Итак, мы видим, что из тысячи лет лишь двести (второй и первый века до P. X.) приходится на собственно рабовладельческую экономику. Но и в эти двести лет никогда число рабов не превышало числа свободных. Подсчеты Белоха дают для Италии 29 года до P. X. 2 миллиона рабов на 3,5 миллиона свободных, однако нельзя забывать, что к тому времени Рим был мировой державой с огромными провинциями, где рабский труд вообще не применялся,- Галлия, Малая Азия, Египет.

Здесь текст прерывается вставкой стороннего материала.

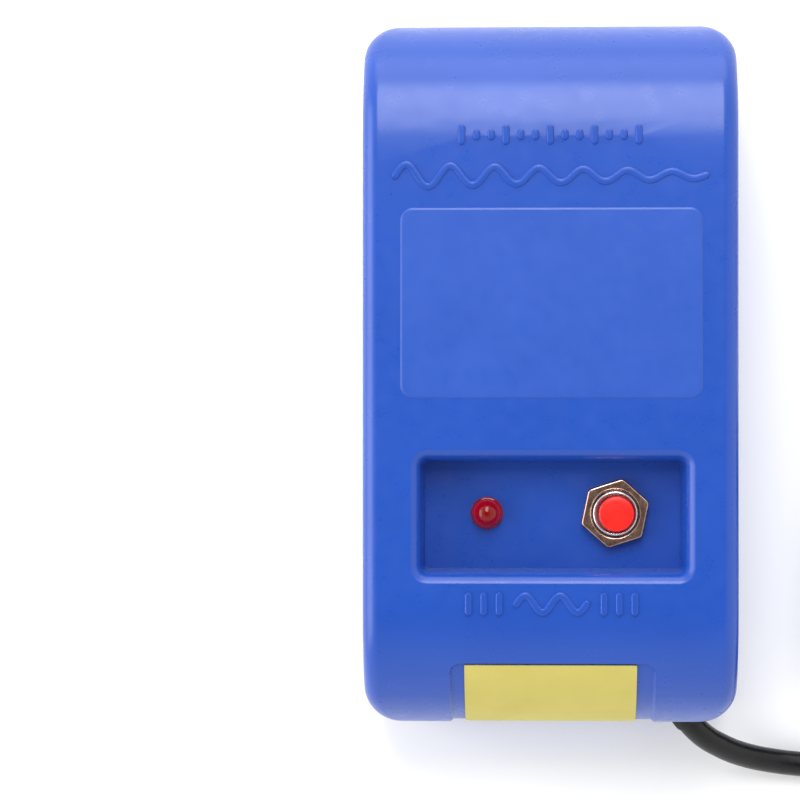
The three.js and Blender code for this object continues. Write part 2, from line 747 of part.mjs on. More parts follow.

Аналогично обстояло дело в Афинах.

В течение почти двух веков, отделяющих законодательство Драконта (621 год до P. X.) от Пелопоннесской войны (431), вся трудовая деятельность осуществлялась руками свободных. Реформы Солона (594) отменяют долговое рабство, в его же законах находим мы множество статей, посвященных важности и необходимости труда. «Он направил сограждан к занятию ремеслами и издал закон, по которому сын не обязан содержать отца, не отдавшего его в учение ремеслу… и вменил в обязанность Ареопагу наблюдать, на какие средства живет каждый гражданин, и наказывать праздных» (60, т. 1, с. 118). Перикл не допускал рабов к созданию своих храмов и памятников. Еще в комедии Аристофана «Богатство» предположение, что вся работа будет исполняться рабами, используется как шутливая гипербола. Каким же образом могло случиться, что гипербола вдруг обернулась явью?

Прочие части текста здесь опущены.